Cara Marilù, sono una donna che ha sempre combattuto contro le convenzioni, contro i pregiudizi. Ho lottato per affermare ogni volta le mie scelte, mai condivise perché a casa mia c'era sempre qualcuno che aveva da ridire. Oggi sono spossata ma anche carica di ansia [...] Ilaria G.
Cara Ilaria, ribellarsi, contrastare l'ordinario e le critiche comporta sempre un enorme dispendio di energie e prima o poi se ne sente il calo, ma non mollare la presa, allentala solo: basta che ti ricarichi e son convinta che tornerai la guerriera che fino ad oggi mi sembra tu sia sempre stata.
Forse una buona lettura potrà aiutarti. Il libro che ti propongo esce oggi per edizioni e/o, nella collana Sabot/age: La buona legge di Mariasole di Luigi Romolo Carrino. Proseguimento di Acqua Storta e sedicesimo pezzo della preziosa collezione ideata da Colomba Rossi e Massimo Carlotto, racconta il momento in cui la protagonista, Mariasole, si trova nella condizione di affermarsi in una società malavitosa e maschiocentrica come quella camorristica. L'ambientazione, l'avrai capito, è quella partenopea che lo scrittore conosce bene, essendo nato a Napoli, classe '68.
Mariasole si è trovata costretta prima a eseguire un ordine terribile, perché le regole impongono che non si possa dire di no a un capoclan, poi a consolidare il suo potere, nonostante le avversità, gli agguati, i tradimenti. E le regole imporrebbero omertà, dominio sui pensieri, rispetto dei membri. Il mondo che la circonda è claustrofobico e pericoloso, le possibilità di fuga non sono nemmeno contemplate. Mariasole è dentro fin nel midollo all'entità con cui deve misurarsi:
«La Federazione è la famiglia che ti sta intorno, dentro, in ogni luogo e nelle teste dei parenti. É il patto di soldi e la spartizione di territori, è il bilanciamento di tutti i comandi e la condivisione dello spazio nella cella di un carcere, è la proclamazione dell'esistenza di una tana sotterranea. La Federazione è la legge che vale quanto uno Stato, quanto una giurisprudenza, quanto il sangue che scorre nelle vene onorevoli».
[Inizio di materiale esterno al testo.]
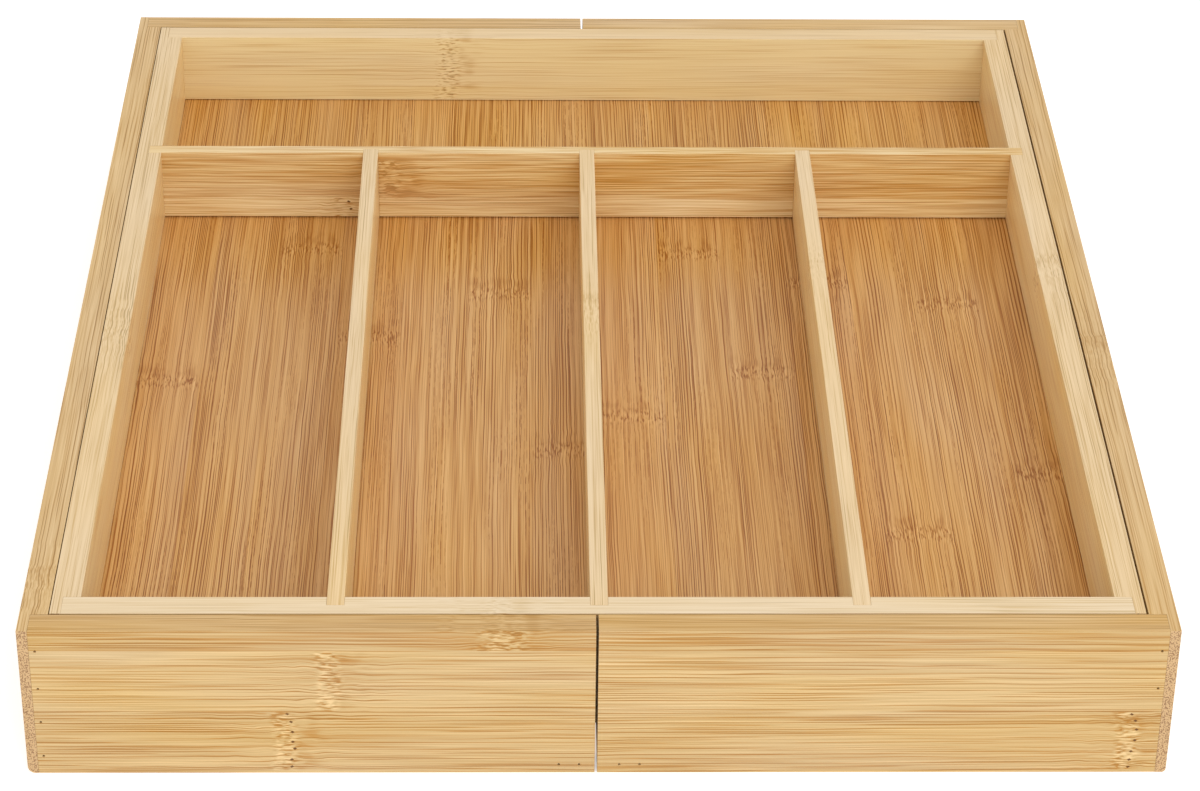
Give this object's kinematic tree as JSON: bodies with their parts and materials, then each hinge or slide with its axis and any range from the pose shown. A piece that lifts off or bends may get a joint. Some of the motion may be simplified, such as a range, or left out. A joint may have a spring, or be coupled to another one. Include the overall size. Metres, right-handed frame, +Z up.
{
  "type": "expandable drawer tray",
  "caption": "Low bamboo cutlery tray for a drawer: a divided inner tray between two outer half trays that slide out to the left and right to fill the drawer.",
  "frame": {"origin": "on the floor under the middle of the closed tray's outer box", "axes": "+Z up, +X to the right when looking from the front, +Y from the front to the back"},
  "size_m": [0.33, 0.39, 0.0505],
  "materials": {
    "pale_bamboo": "satin lacquered bamboo, pale, fine straight grain",
    "natural_bamboo": "satin lacquered bamboo, golden, with nodes",
    "caramel_bamboo": "satin lacquered steamed bamboo, caramel, dense streaks",
    "brad_steel": "dull steel wire"
  },
  "bodies": {
    "main_tray": {"inner_front_wall": "pale_bamboo", "inner_back_wall": "pale_bamboo", "inner_left_wall": "pale_bamboo", "inner_right_wall": "pale_bamboo", "cross_divider": "natural_bamboo", "long_divider_left": "pale_bamboo", "long_divider_middle": "pale_bamboo", "long_divider_right": "pale_bamboo", "inner_base_panel": "caramel_bamboo", "inner_corner_brads": "brad_steel"},
    "left_tray": {"left_side_rail": "natural_bamboo", "left_front_panel": "natural_bamboo", "left_back_panel": "natural_bamboo", "left_base_panel": "caramel_bamboo", "left_stretcher": "natural_bamboo", "left_front_guide": "natural_bamboo", "left_back_guide": "natural_bamboo", "left_corner_brads": "brad_steel", "left_stretcher_brads": "brad_steel"},
    "right_tray": {"right_side_rail": "natural_bamboo", "right_front_panel": "natural_bamboo", "right_back_panel": "natural_bamboo", "right_base_panel": "caramel_bamboo", "right_stretcher": "natural_bamboo", "right_front_guide": "natural_bamboo", "right_back_guide": "natural_bamboo", "right_corner_brads": "brad_steel", "right_stretcher_brads": "brad_steel"}
  },
  "joints": [
    {"name": "left_slide", "type": "slide", "parent": "main_tray", "child": "left_tray", "axis": [-1, 0, 0], "range_m": [0, 0.082]},
    {"name": "right_slide", "type": "slide", "parent": "main_tray", "child": "right_tray", "axis": [1, 0, 0], "range_m": [0, 0.082]}
  ]
}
Mariasole è grinta e luce, come dice il suo nome, e non trae la forza tanto dal suo status di vedova e figlia di mafiosi, quanto dal suo essere madre. Il marito Giovanni non c'è più – non ti anticipo chi l'ha ucciso, ma scoprirai che questo è un dato chiave – ti basti sapere che ritorna nei discorsi di lei, perché gli si rivolge sempre in seconda persona, in un rimando di assenza/presenza che rende più struggente la tensione.
Abituata fin da piccola a ricevere un trattamento speciale in quanto parente diretta del boss, Mariasole ha individuato i meccanismi di ossequio che spesso spingolo le persone a comportarsi in virtù di una propria convenienza o di un rispetto dovuto a priori: lei scorge oltre l'ipocrisia e mette in atto una strategia che ammicca ai comandamenti, ma li piega anche ai suoi fini. É questa, appunto, la buona legge di Mariasole annunciata nel titolo. Non avanza da sola, sa misurare le parole, da stratega raffinata qual è idea tesse un piano criminale contempla alleanze e "spalle" come Anna e Immacolata o il fidato Ferdinando, che, chi lo sa, forse prenderà il posto del defunto marito.
Cara Ilaria, io penso che leggendo questo libro, qualche volta anche tu potresti sentire come la bella antieroina di questo romanzo. Senti un po':
«Lo so come l'ansia ti morde lo stomaco. Cento calabroni sbattono nella pancia e ti pizzicano. Lo so come sale il sangue alla testa [...] Lo so come ci si sente quando il destino vuole mischiare le carte con il bene tuo, quando il destino ti vuole storzellare l'amore».
E concludo con una nota linguistica, proprio partendo da quell'infinito che tanto rende l'idea: "storzellare". Lo stile è molto particolare e curatissimo, Carrino – che è scrittore dell'interiorità (a tal proposito aggiungo ai consigli i suoi precedenti lavori) – qui si misura con l'azione, anche serrata, conciliandola con virtuosismi che planano dal lirico alle espressioni dialettali: il risultato è considerevole.